# TIG welders/ CNC Machinist/ Mechanical Engineers needed



## PaulD (Oct 19, 2011)

Large production facility just outside of Savannah Georgia. This is a great opportunity with very good benefits.

Needed ASAP: TIG welders with experience blending and polishing, working with nickel based super alloys is a HUGE benefit.

Heavy CNC Machinist: Need to have atleast a 2 year degree in machining science

M.E's with experience in design and fabrication.

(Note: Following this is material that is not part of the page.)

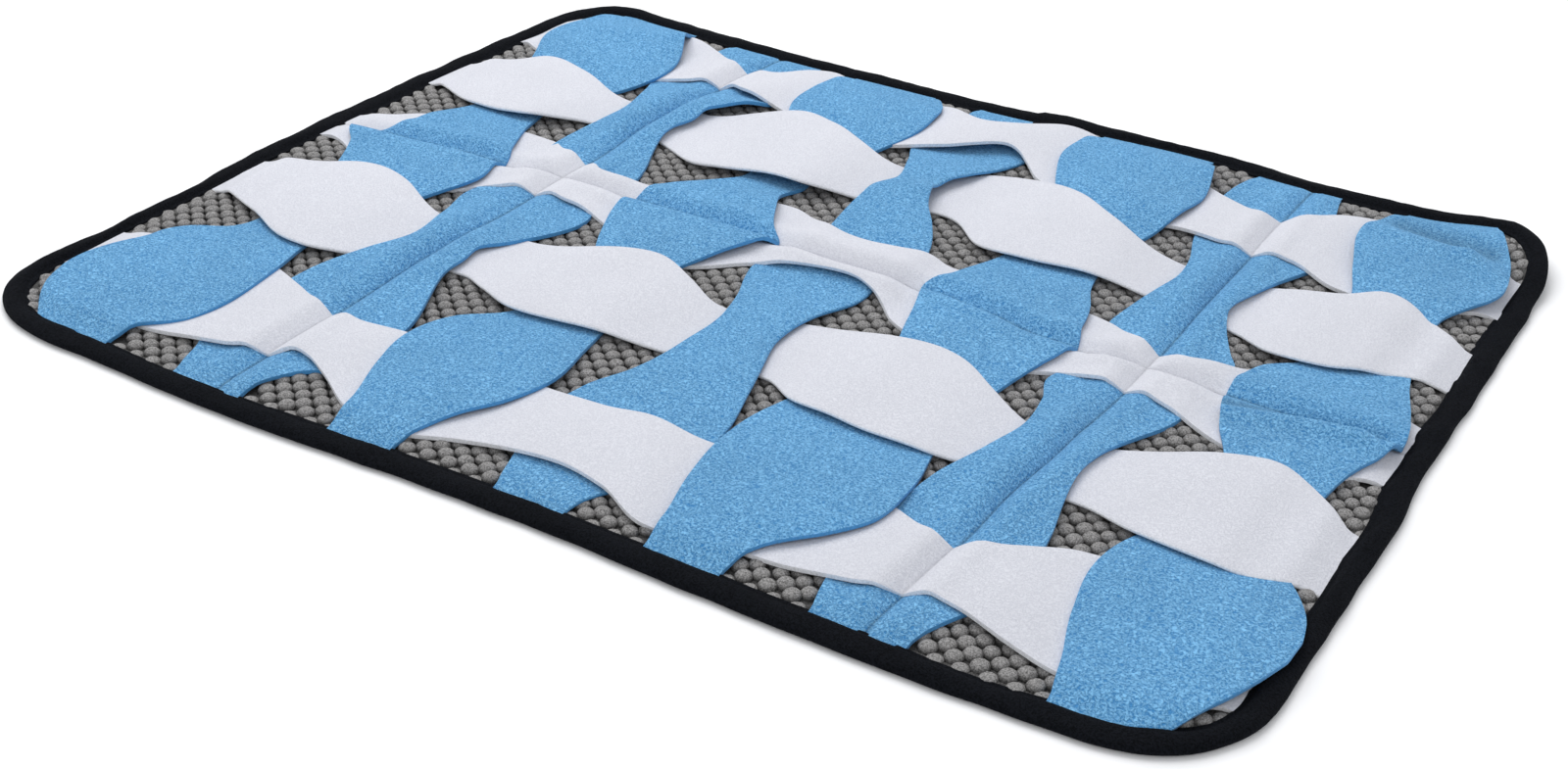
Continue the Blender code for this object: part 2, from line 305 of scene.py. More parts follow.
def fleeceMaterial(name, cloth):
    material, tree, place = clothMaterial(name, pileLook)
    link = tree.links.new

    # bent coordinates, so that the curls wander
    curlScale = 1 / (cloth["curl"] * mm)
    bend = addNode(tree, "ShaderNodeTexNoise", Scale=curlScale, Detail=pileLook["bendDetail"])
    link(place, bend.inputs["Vector"])
    bent = addNode(tree, "ShaderNodeVectorMath", operation="MULTIPLY_ADD")
    bent.inputs[1].default_value = (cloth["curl"] * pileLook["bendBy"] * mm,) * 3
    link(bend.outputs["Color"], bent.inputs[0])
    link(place, bent.inputs[2])

    # soft curls of pile with pits between them, coloured light on the tops as painted highlight and dark in
    # the pits as painted shade
    curls = addNode(tree, "ShaderNodeTexNoise", Scale=pileLook["curlsPerBend"] * curlScale,
                    Detail=pileLook["curlDetail"], Roughness=pileLook["curlRoughness"])
    link(bent.outputs[0], curls.inputs["Vector"])
    pile = addRange(tree, curls.outputs["Fac"], (cloth["pits"], cloth["tops"]),
                    interpolation_type="SMOOTHSTEP")
    colour = addColours(tree, cloth["dark"], cloth["light"], pile)

    # broad uneven patches
    patches = addNode(tree, "ShaderNodeTexNoise", Scale=pileLook["patchScale"],
                      Detail=pileLook["patchDetail"])
    link(place, patches.inputs["Vector"])
    patchy = addRange(tree, patches.outputs["Fac"], pileLook["patchRange"],
                      (1 - cloth["patchiness"], 1 + cloth["patchiness"]))

    # little light gets down into the seams and creases
    seam = addNode(tree, "ShaderNodeAttribute", attribute_name="seam")
    shade = addNode(tree, "ShaderNodeMath", operation="MULTIPLY_ADD")
    link(seam.outputs["Fac"], shade.inputs[0])
    shade.inputs[1].default_value = -cloth["seamShade"]
    shade.inputs[2].default_value = 1.0
    tone = addNode(tree, "ShaderNodeMath", operation="MULTIPLY")
    link(patchy, tone.inputs[0])
    link(shade.outputs[0], tone.inputs[1])
    scaleColour(tree, colour, tone.outputs[0])

    addBump(tree, pile, pileLook["bump"], cloth["curlHeight"])
    shader = tree.nodes["Principled BSDF"]
    shader.inputs["Sheen Weight"].default_value = cloth["sheen"]
    shader.inputs["Sheen Roughness"].default_value = pileLook["sheenRoughness"]
    shader.inputs["Sheen Tint"].default_value = (*cloth["sheenTint"], 1)
    return material


# cut edge colours: the blue one darker than its fleece, partly for the denser knit and partly as painted
# shade; the white one lighter than its fleece, as painted light
cutEdge = {
    "blue": (0.075, 0.29, 0.60),
    "white": (0.80, 0.81, 0.84),
    "darker": 0.65,
    "lighter": 1.35,
    "loopScale": 1100.0,
    "loopDetail": 2.0,
    "bump": 0.8,
    "loopHeight": 0.4,
    "roughness": 0.95,
    "specular": 0.1,
    "sheen": 0.15,
}


def cutEdgeMaterial(name, colour):
    # the denser knit that shows where the cloth is cut, in a colour that also holds painted light: a darker
    # blue, partly denser knit and partly painted shade on the cut face, and a lighter white as painted light
    # caught by the pile
    material, tree, place = clothMaterial(name, cutEdge)
    loops = addNode(tree, "ShaderNodeTexNoise", Scale=cutEdge["loopScale"], Detail=cutEdge["loopDetail"])
    tree.links.new(place, loops.inputs["Vector"])
    dark = [cutEdge["darker"] * channel for channel in colour]
    light = [cutEdge["lighter"] * channel for channel in colour]
    shader = tree.nodes["Principled BSDF"]
    tree.links.new(addColours(tree, dark, light, loops.outputs["Fac"]), shader.inputs["Base Color"])
    addBump(tree, loops.outputs["Fac"], cutEdge["bump"], cutEdge["loopHeight"])
    shader.inputs["Sheen Weight"].default_value = cutEdge["sheen"]
    return material


greyPlush = {
    "light": (0.40, 0.39, 0.385),
    "dark": (0.068, 0.066, 0.064),
    "speck": 0.75,
    "speckDetail": 3.0,
    "speckRoughness": 0.7,
    "speckRange": (0.32, 0.64),
    "depth": 0.3,
    "depthRange": (0.5, 0.75),
    "bump": 0.8,
    "speckHeight": 0.35,
    "roughness": 0.95,
    "specular": 0.1,
}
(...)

Overhead crane (bridge crane) operator, needs to be certified and rigging and have experience writting lift plans and operating cranes over 100 tons.


----------



## PaulD (Nov 8, 2011)

Still looking......all positions.


----------



## PaulD (Dec 1, 2011)

Alright, interviewing and hiring now, already hired a couple of forum members. Great company and benefits. A/C, heat, super clean environment, good people.


----------



## Nautical Son (Jan 18, 2012)

bumping this for those who may be interested, I work there and can confirm it's an awesome opportunity.


----------



## PaulD (Feb 16, 2012)

bump


----------



## PaulD (Sep 24, 2012)

Still need welders, machinist, engineers, EHS personnel. We're hiring 30 more people this year and 100 more next year.


----------



## Big7 (Oct 9, 2012)

PM sent!


----------



## KILL EM ALL (Nov 13, 2012)

Wish you were closer i weld anything and everything 
Any way needed for side jobs


----------



## PaulD (Feb 7, 2013)

BUMP and update. Added 186 new hires last year and I don't expect this year to be as busy, but as part of our shop is largely service work, who know.

As of now what I have open is:

CNC machinist both for feild/outage work and shop work

TIG welders- both shop and feild/outage

Electrical Engineer- Specialist in Generator work

M.E- I need a Steam Turbine design, a tooling and fixturing guy, and a turbine assembly guy

Sourcing specialist- Needs experience in Power Generation or at min experience in aviation and large forgings and castings. Would like to see a CPM or CPP but not required.


----------



## oldenred (Mar 18, 2013)

If you want CNC machinist let me know. I know a bunch of guys wanting to leave their current employer. We work with inconel, titanium, waspaloy and renee.


----------



## buck chooter (May 25, 2013)

PaulD said:


> Heavy CNC Machinist: Need to have atleast a 2 year degree in machining science



so you prefer classroom degrees over actual experience as a 4-axis cnc machinist / tool and die maker / programmer / manual machinist?

guess im out.


----------



## PaulD (Aug 28, 2013)

Still need machinist, mostly working with 300-400 grade Stainless, 714 Inco and some other high nickel alloys.

Buck, I'd love someone who's experienced on 3-4axis mills/lathes. 
Most of what we'll be running in this bay will be just 3 axis.


----------



## 440Mopar (Oct 30, 2013)

Inconel , that's hard stuff


----------



## Raptor920 (Jan 5, 2014)

Still need any positions filled? I know a guy widely versed in all areas with a degree. Lemme know.


----------